▶ _STATED PROBLEM_
Extract the lines between the ones holding "bpy.context.scene.collection.children.link(cutters)" and "bpy.data.objects.remove(obj)", inclusive, exactly as written and nothing more.
※ ※ ※
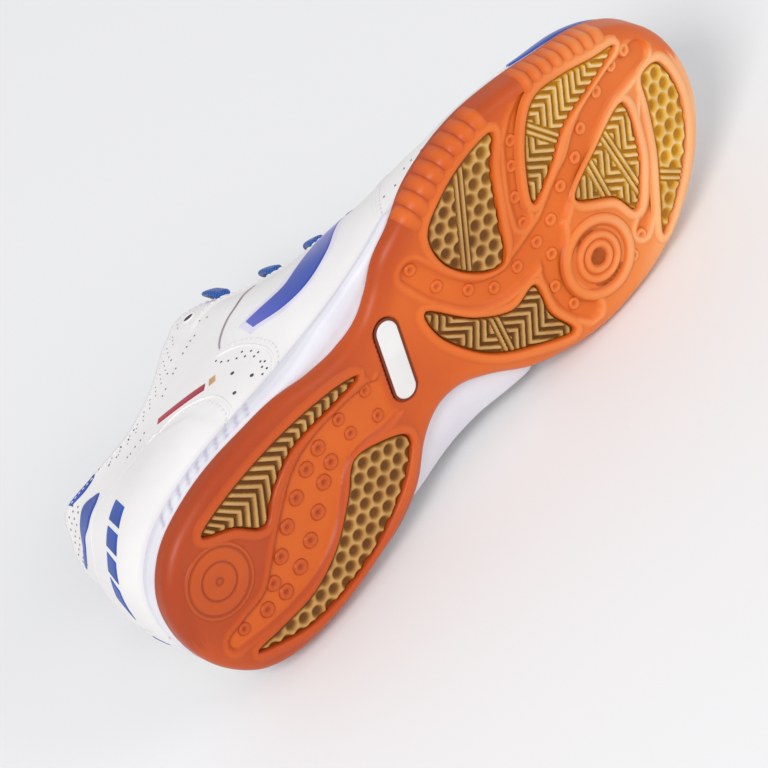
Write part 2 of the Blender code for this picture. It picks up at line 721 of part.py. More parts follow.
def make_collar(parts):
    """The padded lining that rolls over the collar's edge, round the heel."""
    turns = turn_of(np.linspace(COLLAR_FRONT, 0.0, 19))
    skin = WALL + 3 * GAP
    section = [
        # t, depth below the outer face, rise past the top edge
        (0.74, skin, 0.0),
        (0.87, skin, 0.0),
        (1.00, skin, 0.0),
        (1.00, skin + 0.15 * COLLAR_PAD, COLLAR_ROLL),
        (1.00, skin + 0.60 * COLLAR_PAD, COLLAR_ROLL),
        (1.00, skin + 1.00 * COLLAR_PAD, 0.0),
        (0.87, skin + 0.95 * COLLAR_PAD, 0.0),
        (0.74, skin + 0.45 * COLLAR_PAD, 0.0),
    ]
    rings = []
    for side, places in ((True, turns), (False, turns[-2::-1])):
        rows = []
        for t, depth, rise in section:
            level = np.full(len(places), t)
            tangent = shell_point(places, side, level) - shell_point(places, side, level - 0.03)
            tangent /= np.linalg.norm(tangent, axis=-1, keepdims=True)
            rows.append(inside(places, side, level, depth) + tangent * rise)
        rings += list(np.stack(rows, 1))
    return new_object("collar_lining", loft(rings, ladder=False), parts, (0.80, 0.80, 0.82), 0.8)


def make_tongue(parts):
    """The padded tongue: a saddle under the eyestays, with a free end above the throat."""
    sections = []
    for foot, reach in TONGUE:
        turn = turn_of([foot])
        depth = WALL + 2 * GAP
        sides = []
        for outer in (True, False):
            edge = inside(turn, outer, np.array([0.96]), depth)[0]
            middle = inside(turn, outer, np.array([(0.96 + reach) / 2]), depth)[0]
            under = inside(turn, outer, np.array([reach]), depth)[0]
            sides.append((under, middle, edge))
        (a, b, c), (f, e, d) = sides
        centre = (c + d) / 2 + np.array([0, 0, TONGUE_CROWN]) * np.linalg.norm(d - c)
        sections.append([a, b, c, centre, d, e, f])
    sections = np.array(sections)
    way = sections[-1].mean(0) - sections[-3].mean(0)
    way /= np.linalg.norm(way)
    middle = sections[-1].mean(0)
    for rise, width, drop in ((0.5, 0.86, 0.0), (0.85, 0.76, 0.0), (1.0, 0.62, 0.0)):
        row = sections[len(TONGUE) - 1].copy()
        row[:, 1] = middle[1] + (row[:, 1] - middle[1]) * width
        sections = np.concatenate([sections, [row + way * TONGUE_RISE * rise]])
    data = bmesh.new()
    rows = [[data.verts.new(point) for point in row] for row in sections]
    for low, high in zip(rows[:-1], rows[1:]):
        for i in range(len(low) - 1):
            data.faces.new((low[i], low[i + 1], high[i + 1], high[i]))
    tongue = new_object("tongue", data, parts, (0.82, 0.82, 0.83), 0.75)
    pad = tongue.modifiers.new("padding", "SOLIDIFY")
    pad.thickness = TONGUE_THICKNESS
    pad.offset = -1.0
    return bake(tongue)


def make_insole(parts):
    """The foot bed inside the upper, on the midsole."""
    turns, outer = loop_turns(STATIONS)
    depth = WALL + 3 * GAP
    base = either(outer, feather(turns, True), feather(turns, False))
    normals = either(outer, edge_normal("body", True, turns), edge_normal("body", False, turns))
    base[:, :2] -= normals * depth
    base[:, 2] = bed_height(base[:, 0]) + spring(base[:, 0]) + GAP
    middle = base + [0, 0, INSOLE_THICKNESS * 0.7]
    middle[:, :2] -= normals * INSOLE_THICKNESS * 0.4
    top = base + [0, 0, INSOLE_THICKNESS]
    top[:, :2] -= normals * INSOLE_THICKNESS * 0.7
    rings = [base, middle, top]
    return new_object("insole", loft(rings), parts, (0.10, 0.16, 0.42), 0.85)


def strip(path, faces, name, parts):
    """A flat lace along a path; faces are the directions that its flat side looks in."""
    knots = np.arange(len(path))
    places = np.linspace(0, len(path) - 1, 9)
    centre = np.stack([smooth(knots, np.array(path)[:, k])(places) for k in range(3)], -1)
    upward = np.stack([smooth(knots, np.array(faces)[:, k])(places) for k in range(3)], -1)
    run = np.gradient(centre, axis=0)
    run /= np.linalg.norm(run, axis=1)[:, None]
    across = np.cross(run, upward)
    across /= np.linalg.norm(across, axis=1)[:, None]
    upward = np.cross(across, run)
    w, h = LACE_WIDTH / 2, LACE_THICKNESS / 2
    outline = [(-w, 0), (-0.75 * w, h), (0.75 * w, h), (w, 0), (0.75 * w, -h), (-0.75 * w, -h)]
    rings = [[c + a * u + b * v for u, v in outline] for c, a, b in zip(centre, across, upward)]
    return new_object(name, loft(rings, ladder=False), parts, (0.012, 0.075, 0.35), 0.7)


def lace_place(foot, outer, t, height):
    """A point over the upper at an eyelet's station, and the way that the wall faces there."""
    turn = turn_of([foot])
    level = np.array([t])
    normal = shell_normal(turn, outer, level)[0]
    return shell_point(turn, outer, level)[0] + normal * height, normal


def lace_across(start, end, outer, name, parts, from_below, bow):
    """One run of the lace: out of the throat or an eyelet on one side, to an eyelet across."""
    over = OVERLAY_STEP + LACE_THICKNESS / 2 + 2 * GAP
    if from_below:
        first, face = lace_place(start - LACE_START_SHIFT, outer, 1.0, -LACE_START_DEPTH)
        head = [(first, face)]
    else:
        head = [lace_place(start, outer, EYELET_ROW, over),
                lace_place(start, outer, THROAT_ROW, over)]
    tail = [lace_place(end, not outer, THROAT_ROW, over + LACE_THICKNESS / 2),
            lace_place(end, not outer, EYELET_ROW, over)]
    gap_a, gap_b = head[-1][0], tail[0][0]
    flat = (head[-1][1] + tail[0][1]) / 2
    if from_below:
        inward = gap_b - gap_a
        inward /= np.linalg.norm(inward)
        head[-1] = (gap_a + inward * LACE_THICKNESS, head[-1][1])
    centre = (gap_a + gap_b) / 2 + flat * bow
    stops = head + [(centre, flat)] + tail
    return strip([stop[0] for stop in stops], [stop[1] for stop in stops], name, parts)


def make_laces(parts, cutters):
    """Crossings of the flat lace, each two runs joined, and the front bar on the first one."""
    laced = EYELETS[1:][::-1]
    for k in range(len(laced) - 1):
        name = "lace_crossing_%d" % (k + 1)
        bow = LACE_BOW * ((k + 1) / (len(laced) - 1)) ** 3
        run = lace_across(laced[k], laced[k + 1], True, name, parts, True, bow)
        other = lace_across(laced[k], laced[k + 1], False, "join_" + name, cutters, True,
                            bow - LACE_THICKNESS / 2)
        cut(run, as_cutter(other), "UNION")
    lace_across(laced[0], laced[0], True, "lace_front_bar", parts, False, 0.0)


def punch_eyelets(upper, cutters):
    """Round holes through the eyestays."""
    for outer in (True, False):
        for n, foot in enumerate(EYELETS):
            centre, normal = lace_place(foot, outer, EYELET_ROW, 0.0)
            data = bmesh.new()
            bmesh.ops.create_cone(data, cap_ends=True, segments=8, radius1=EYELET_RADIUS,
                                  radius2=EYELET_RADIUS, depth=4 * WALL)
            turn = Vector(normal).to_track_quat("Z", "Y").to_matrix().to_4x4()
            data.transform(Matrix.Translation(Vector(centre)) @ turn)
            side = "outer" if outer else "inner"
            punch = new_object("punch_%s_%d" % (side, n + 1), data, cutters)
            cut(upper, as_cutter(punch))


def lay_down(parts):
    """Puts the shoe on its inner side, its lowest point on the floor and centred over the origin."""
    carrier = bpy.data.objects.new("lying_shoe", None)
    parts.objects.link(carrier)
    turn = Euler([math.radians(angle) for angle in LYING_TURN], "XYZ").to_matrix()
    points = np.concatenate([np.array([turn @ v.co for v in thing.data.vertices])
                             for thing in parts.objects if thing.type == "MESH"])
    low, high = points.min(0), points.max(0)
    shift = (-(low[0] + high[0]) / 2, -(low[1] + high[1]) / 2, -low[2])
    carrier.matrix_world = Matrix.Translation(shift) @ turn.to_4x4()
    for thing in parts.objects:
        if thing.type == "MESH":
            thing.parent = carrier
    return carrier


def main():
    for thing in list(bpy.data.objects):
        bpy.data.objects.remove(thing, do_unlink=True)
    parts = bpy.data.collections.new("indoor_soccer_shoe")
    cutters = bpy.data.collections.new("cutters")
    bpy.context.scene.collection.children.link(parts)
    bpy.context.scene.collection.children.link(cutters)
    make_outsole(parts, cutters)
    make_tread(parts)
    make_midsole(parts)
    upper = make_upper(parts)
    punch_eyelets(upper, cutters)
    make_collar(parts)
    make_tongue(parts)
    make_insole(parts)
    make_laces(parts, cutters)
    lay_down(parts)


main()
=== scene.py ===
# %% [markdown]
# # An indoor soccer shoe lying on its side
#
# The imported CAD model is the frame: it says where everything is. This lesson dresses it, piece by
# piece, with the moulded tread, the stitched white upper, the laces and their materials.
# All shapes are worked out on the shoe's own axes (X heel to toe, Y to the inner side, Z up from
# the ground to the collar) in metres, and one matrix lays each finished mesh on the floor.

# %% Load the frame
import json
import math

import bmesh
import bpy
import numpy as np
from mathutils import Euler, Matrix, Vector


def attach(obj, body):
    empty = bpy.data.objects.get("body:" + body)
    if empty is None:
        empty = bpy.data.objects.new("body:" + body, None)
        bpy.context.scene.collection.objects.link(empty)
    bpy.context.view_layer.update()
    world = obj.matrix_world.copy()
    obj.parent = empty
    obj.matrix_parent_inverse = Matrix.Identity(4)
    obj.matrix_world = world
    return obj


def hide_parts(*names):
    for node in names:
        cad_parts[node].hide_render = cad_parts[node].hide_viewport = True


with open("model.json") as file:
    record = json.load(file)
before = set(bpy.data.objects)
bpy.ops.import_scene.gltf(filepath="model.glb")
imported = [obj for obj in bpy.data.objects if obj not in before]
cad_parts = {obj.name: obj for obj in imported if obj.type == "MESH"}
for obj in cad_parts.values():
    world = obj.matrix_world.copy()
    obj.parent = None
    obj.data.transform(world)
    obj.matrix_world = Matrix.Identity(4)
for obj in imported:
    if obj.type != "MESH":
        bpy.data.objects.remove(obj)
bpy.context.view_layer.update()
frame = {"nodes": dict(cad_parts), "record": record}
print("CAD nodes:", len(frame["nodes"]))

# %% [markdown]
# The shoe lies turned by three angles. The record's heel mount is a known point of the sole, so
# the turn and that one point give the whole placing, and nothing has to be fitted by eye.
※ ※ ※
▶ _ANSWER TO THE TASK_
    bpy.context.scene.collection.children.link(cutters)
    make_outsole(parts, cutters)
    make_tread(parts)
    make_midsole(parts)
    upper = make_upper(parts)
    punch_eyelets(upper, cutters)
    make_collar(parts)
    make_tongue(parts)
    make_insole(parts)
    make_laces(parts, cutters)
    lay_down(parts)


main()
=== scene.py ===
# %% [markdown]
# # An indoor soccer shoe lying on its side
#
# The imported CAD model is the frame: it says where everything is. This lesson dresses it, piece by
# piece, with the moulded tread, the stitched white upper, the laces and their materials.
# All shapes are worked out on the shoe's own axes (X heel to toe, Y to the inner side, Z up from
# the ground to the collar) in metres, and one matrix lays each finished mesh on the floor.

# %% Load the frame
import json
import math

import bmesh
import bpy
import numpy as np
from mathutils import Euler, Matrix, Vector


def attach(obj, body):
    empty = bpy.data.objects.get("body:" + body)
    if empty is None:
        empty = bpy.data.objects.new("body:" + body, None)
        bpy.context.scene.collection.objects.link(empty)
    bpy.context.view_layer.update()
    world = obj.matrix_world.copy()
    obj.parent = empty
    obj.matrix_parent_inverse = Matrix.Identity(4)
    obj.matrix_world = world
    return obj


def hide_parts(*names):
    for node in names:
        cad_parts[node].hide_render = cad_parts[node].hide_viewport = True


with open("model.json") as file:
    record = json.load(file)
before = set(bpy.data.objects)
bpy.ops.import_scene.gltf(filepath="model.glb")
imported = [obj for obj in bpy.data.objects if obj not in before]
cad_parts = {obj.name: obj for obj in imported if obj.type == "MESH"}
for obj in cad_parts.values():
    world = obj.matrix_world.copy()
    obj.parent = None
    obj.data.transform(world)
    obj.matrix_world = Matrix.Identity(4)
for obj in imported:
    if obj.type != "MESH":
        bpy.data.objects.remove(obj)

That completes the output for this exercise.